— Просто мне хотелось увидеть большой город, — уклончиво произнес молодой человек, а мистер Фишер проворчал:
— Вот-вот, на войну тоже идут, надеясь на новые впечатления. Хотя по мне только безумцы способны рассматривать эту бойню как шанс изменить свою жизнь. Впрочем, горлопаны, призывающие молодежь воевать, умеют разглагольствовать, как никто другой! Иные из них даже умудряются заявить, что война способна открыть человечеству новые горизонты!
Дилан подавленно молчал. Сам того не желая, Колин Фишер выставил их с отцом хладнокровными дельцами, которые наживались на крови и несчастьях людей!
Будучи врачом, отец Миранды спасал людей, причем зачастую бескорыстно, жертвуя всеми силами, а что делал Грегори Макдафф? Снабжал фронт галетами, беззастенчиво набивая свои карманы деньгами! Дилан знал, что с начала войны семейное состояние увеличилось в несколько раз. И он… он был единственным наследником этого состояния.
Вскоре доктор Фишер, извинившись, удалился к себе. Ему было необходимо как следует отдохнуть перед завтрашним днем: с утра ожидалось прибытие корабля, нагруженного ранеными.
Эбби милостиво позволила дочери показать мистеру Макдаффу комнаты, и Миранда провела Дилана к себе.
По сравнению с другими помещениями обстановка в комнате девушки была почти спартанской. Безликие безвкусные обои (кое-где Дилан заметил грязные подтеки), никаких салфеточек, безделушек и подушечек, только книжные полки. И, конечно, зеркало. Еще на стене висели фотографии, выполненные несколько лет назад с помощью фотопластин.
Дилан обрадовался, увидев, что на большинстве из них запечатлен Галифакс. Это облегчало переход к разговору о его рисунках. Однако прежде ему хотелось помолчать, глядя на Миранду и наслаждаясь тем, что он видит.
Это длилось недолго. Нервно сжав руки, девушка сказала:
— Я прошу прощения за поведение своих родителей. Они никогда не задумывались о том, что говорят.
— А мне показалось, они говорят именно то, что думают. По-моему, у вас довольно дружная семья.

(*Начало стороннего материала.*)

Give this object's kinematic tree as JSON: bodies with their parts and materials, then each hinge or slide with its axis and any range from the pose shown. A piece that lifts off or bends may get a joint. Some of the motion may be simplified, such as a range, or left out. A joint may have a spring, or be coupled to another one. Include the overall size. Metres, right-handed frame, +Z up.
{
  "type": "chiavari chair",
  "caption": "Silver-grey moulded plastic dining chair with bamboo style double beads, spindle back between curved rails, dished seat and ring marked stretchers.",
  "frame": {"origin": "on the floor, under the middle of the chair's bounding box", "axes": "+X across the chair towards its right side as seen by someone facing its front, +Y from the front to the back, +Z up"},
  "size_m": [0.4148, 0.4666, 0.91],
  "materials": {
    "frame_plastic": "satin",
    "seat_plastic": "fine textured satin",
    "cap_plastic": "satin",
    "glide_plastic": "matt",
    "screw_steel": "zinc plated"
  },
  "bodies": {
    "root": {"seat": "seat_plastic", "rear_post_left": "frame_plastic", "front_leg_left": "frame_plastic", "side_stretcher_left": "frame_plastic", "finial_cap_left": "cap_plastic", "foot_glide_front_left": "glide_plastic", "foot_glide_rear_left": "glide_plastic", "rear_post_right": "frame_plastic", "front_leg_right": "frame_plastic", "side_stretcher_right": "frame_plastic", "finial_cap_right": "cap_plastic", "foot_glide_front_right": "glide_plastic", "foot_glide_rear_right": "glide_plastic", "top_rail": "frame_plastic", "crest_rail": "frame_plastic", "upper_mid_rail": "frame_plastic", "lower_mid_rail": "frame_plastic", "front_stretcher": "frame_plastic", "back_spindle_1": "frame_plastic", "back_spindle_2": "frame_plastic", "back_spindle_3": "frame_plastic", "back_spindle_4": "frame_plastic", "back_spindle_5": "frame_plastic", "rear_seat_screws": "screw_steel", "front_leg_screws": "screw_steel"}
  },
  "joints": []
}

— Не знаю. Мама всегда заботилась только о себе. А отец был поглощен своими больными.
— А мой — фабрикой.
— Я заметила, что вам не понравились пирожные, — вспомнила Миранда. — Мама купила их в кондитерской на углу. Наверняка по сравнению с бисквитами, которые производит фабрика вашего отца…
— Нет-нет, — поспешно перебил Дилан, — дело в том, что я вообще не ем сладкого.
Миранда насторожилась.
— Почему? Проблемы со здоровьем? — Ей хватало постоянных жалоб матери.

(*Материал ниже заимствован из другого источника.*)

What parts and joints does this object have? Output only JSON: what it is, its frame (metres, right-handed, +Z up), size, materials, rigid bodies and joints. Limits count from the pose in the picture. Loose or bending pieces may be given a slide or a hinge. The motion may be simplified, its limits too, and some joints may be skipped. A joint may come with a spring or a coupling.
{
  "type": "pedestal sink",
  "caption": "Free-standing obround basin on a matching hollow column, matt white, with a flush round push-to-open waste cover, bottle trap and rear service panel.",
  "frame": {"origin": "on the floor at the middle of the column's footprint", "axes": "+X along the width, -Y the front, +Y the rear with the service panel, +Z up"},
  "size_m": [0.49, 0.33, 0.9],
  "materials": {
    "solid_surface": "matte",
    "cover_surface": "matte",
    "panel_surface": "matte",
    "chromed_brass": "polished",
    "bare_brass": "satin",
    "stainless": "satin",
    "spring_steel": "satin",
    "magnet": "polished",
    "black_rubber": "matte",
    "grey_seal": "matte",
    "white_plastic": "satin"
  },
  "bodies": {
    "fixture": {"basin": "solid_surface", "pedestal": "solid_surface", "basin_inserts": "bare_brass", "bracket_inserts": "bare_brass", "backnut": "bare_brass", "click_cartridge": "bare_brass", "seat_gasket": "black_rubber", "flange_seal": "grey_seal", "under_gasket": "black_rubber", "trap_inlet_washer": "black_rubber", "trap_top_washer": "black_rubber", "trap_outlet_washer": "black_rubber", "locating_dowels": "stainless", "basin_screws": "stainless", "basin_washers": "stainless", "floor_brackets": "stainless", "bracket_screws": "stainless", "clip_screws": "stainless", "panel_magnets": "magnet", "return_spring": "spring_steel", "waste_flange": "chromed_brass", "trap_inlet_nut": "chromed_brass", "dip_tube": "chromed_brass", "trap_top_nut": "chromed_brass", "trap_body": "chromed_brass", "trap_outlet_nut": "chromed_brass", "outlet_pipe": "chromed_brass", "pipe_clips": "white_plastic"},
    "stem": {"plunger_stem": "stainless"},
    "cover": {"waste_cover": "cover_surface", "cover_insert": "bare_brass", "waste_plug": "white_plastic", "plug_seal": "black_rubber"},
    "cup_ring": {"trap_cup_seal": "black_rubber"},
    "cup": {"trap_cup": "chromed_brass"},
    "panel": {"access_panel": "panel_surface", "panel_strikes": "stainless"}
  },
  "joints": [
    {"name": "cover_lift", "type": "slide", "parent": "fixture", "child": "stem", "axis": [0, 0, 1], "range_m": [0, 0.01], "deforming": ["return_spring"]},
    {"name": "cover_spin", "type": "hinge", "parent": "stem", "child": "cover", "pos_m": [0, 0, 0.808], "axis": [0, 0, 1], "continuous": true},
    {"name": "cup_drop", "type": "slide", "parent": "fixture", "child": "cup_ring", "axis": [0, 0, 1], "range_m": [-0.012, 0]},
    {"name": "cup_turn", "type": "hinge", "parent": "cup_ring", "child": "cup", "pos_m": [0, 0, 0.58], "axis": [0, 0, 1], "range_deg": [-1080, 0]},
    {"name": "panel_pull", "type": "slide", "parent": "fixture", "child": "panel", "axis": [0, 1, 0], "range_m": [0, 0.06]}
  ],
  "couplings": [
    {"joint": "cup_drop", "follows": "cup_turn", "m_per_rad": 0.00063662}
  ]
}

— Просто не люблю. Причем с самого детства.
Неожиданно девушка рассмеялась.
— Вижу, у нас с вами много общего! На фабрике вашего отца делают столько вкусностей, а вы их не едите. Мой отец врач, а я не могу слышать о болезнях и страданиях людей и уж тем более видеть все это!
— Да, такова ирония судьбы. Как говорят, мало кому удается и выпекать торты, и лакомиться ими. Порой самое главное от нас не зависит.
Услышав его слова, Миранда была поражена: то же самое говорил Кермит Далтон! Она хорошо запомнила его фразу: «Мне с детства пришлось познать один жестокий закон: от нас ничего не зависит». Хотя, глядя на Дилана, ей хотелось сказать: «Неужели вы, человек, у которого столько денег, не способны распоряжаться своей жизнью?».
— Наверное, вы правы, — довольно сдержанно произнесла она, — а вот мой отец — далеко не во всем. Если говорить о войне, то кое на что она все-таки повлияла и в положительном смысле. Взять хотя бы моду.
— Я плохо разбираюсь в этом.
— Но вы хорошо одеваетесь, — заметила Миранда.
— Просто покупаю то, что мне нравится.
«Если бы я могла делать то же самое!» — с досадой подумала девушка.
Поскольку она продолжала благосклонно улыбаться, Дилан спросил:
— Как вы думаете, теперь ваши родители позволят мне приходить к вам?
— Надеюсь, что да. Если вас не отпугнула обстановка нашего дома.
— Мне у вас нравится.
— Разве вы не замечаете, что на всем, что вас сейчас окружает, лежит печать запустения?
«Тем разительней по контрасту кажется ваша красота!» — хотел сказать Дилан, но не осмелился.
Поскольку он молчал, Миранда задала очередной вопрос:
— Вам было интересно учиться?
— Вовсе нет. — Дилан обрадовался тому, что может быть откровенным с нею. — Меня никогда не привлекали точные науки. Просто я единственный сын своего отца, и мой долг изучать то, что пойдет на пользу делу. По крайней мере, так мне всегда говорили.